I didn’t initially like this plot all that much because the Shay/Lola drama seems to cut into the Frankie/Jonah stuff. However, trying to look at it from an alternate angle poses the question, “What if that’s the point?”
My frustration with what’s happening here is parallel to the frustration Frankie’s dealing with in this situation. In this episode, Frankie is literally torn between trying to support Shay and helping Jonah. From an emotional standpoint she also feels stuck in the middle between who she’s becoming and who everyone wants her to be.

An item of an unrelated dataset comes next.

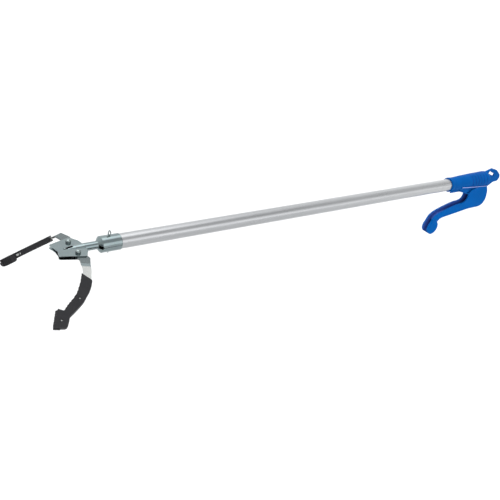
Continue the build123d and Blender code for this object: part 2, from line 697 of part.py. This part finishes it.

Both Shay and Jonah make remarks about how miserable Frankie has been. Shay pointed out Frankie’s been mourning her breakup with Winston for a month, leading into Jonah’s comment about Frankie being addicted to the drama of misery. The situation where Franie chooses to help Shay over Jonah shows that Frankie keeps talking about how she’s not the same, but she’s also not trying to move forward either.
Frankie’s pain is surely real, but Jonah’s angry because Frankie’s afforded the luxury of wallowing in her self pity, while the teens at the addiction center are eager to (and must) change for the better. The conversation with Winston finally presents Frankie with two clear choices: go back to the way things were, or finally move on.